I was eager to make patch for Eagle Rising but when I saw how stuff is calculated. I had run in a fear and despair.
 
I think Total War actually went away from it, these kind of features will not sell the game to normies, half naked demons will. However they still could do half naked demons and terrain at the same time.

Call me a terrain geek but I would literally buy just about any strategy game if they had real time terrain dynamics enabled. Im talking muddy steep hillsides in which less trained or overburdened troops forced to move too quickly would literally have a chance to stumble down. Where horses and heavy knights could get bogged down in mud during dynamic storms or even the next day etc.. I would play that game forever
 
Repeating again, more slowly this time, "realism" in a game is selective. Games are not real life, nor can it ever hope to be no matter how well-simulated it is.
Yes, and having paper armor and magical blunt are part of what breaks the suspension of disbelief and the fun of the selective-realistic expectation of a game with hand to hand fighting ?
 
I was eager to make patch for Eagle Rising but when I saw how stuff is calculated. I had run in a fear and despair.

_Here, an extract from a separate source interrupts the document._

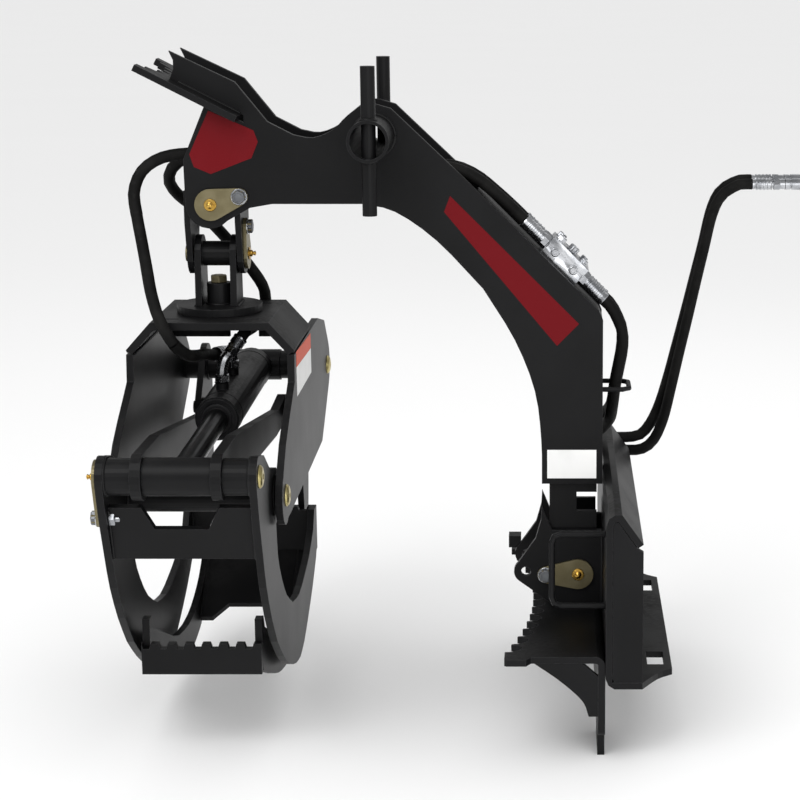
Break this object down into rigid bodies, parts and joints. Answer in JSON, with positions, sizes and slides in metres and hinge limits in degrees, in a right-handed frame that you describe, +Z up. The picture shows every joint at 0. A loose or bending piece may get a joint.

No worries - the modders themselves will be creating an XML file for Eagle Rising.

It's Trial of the Seven Kingdoms that I would also like this as well. Right now Drastic Battle + Realistic Battle AI is a good compromise.

Both mods are currently incomplete and missing assets. Trial of Seven Kingdoms still needs to undergo balancing.
 
No worries - the modders themselves will be creating an XML file for Eagle Rising.

It's Trial of the Seven Kingdoms that I would also like this as well. Right now Drastic Battle + Realistic Battle AI is a good compromise.

Both mods are currently incomplete and missing assets. Trial of Seven Kingdoms still needs to undergo balancing.
Drastic Battles is bugged or got rid of many features, or even worse both. I have disabled it and having more fun without it.
 
Yes, and having paper armor and magical blunt are part of what breaks the suspension of disbelief and the fun of the selective-realistic expectation of a game with hand to hand fighting ?

If you'd rather fight average 3 hours with every battle in the game, sure, why not.
 
Drastic Battles is bugged or got rid of many features, or even worse both. I have disabled it and having more fun without it.
Actually I find it funny that Will had to get rid of mod options and sliders becaue they were underutilized by majority of players while we started to add them because they were demanded often. I guess you can never please everyone.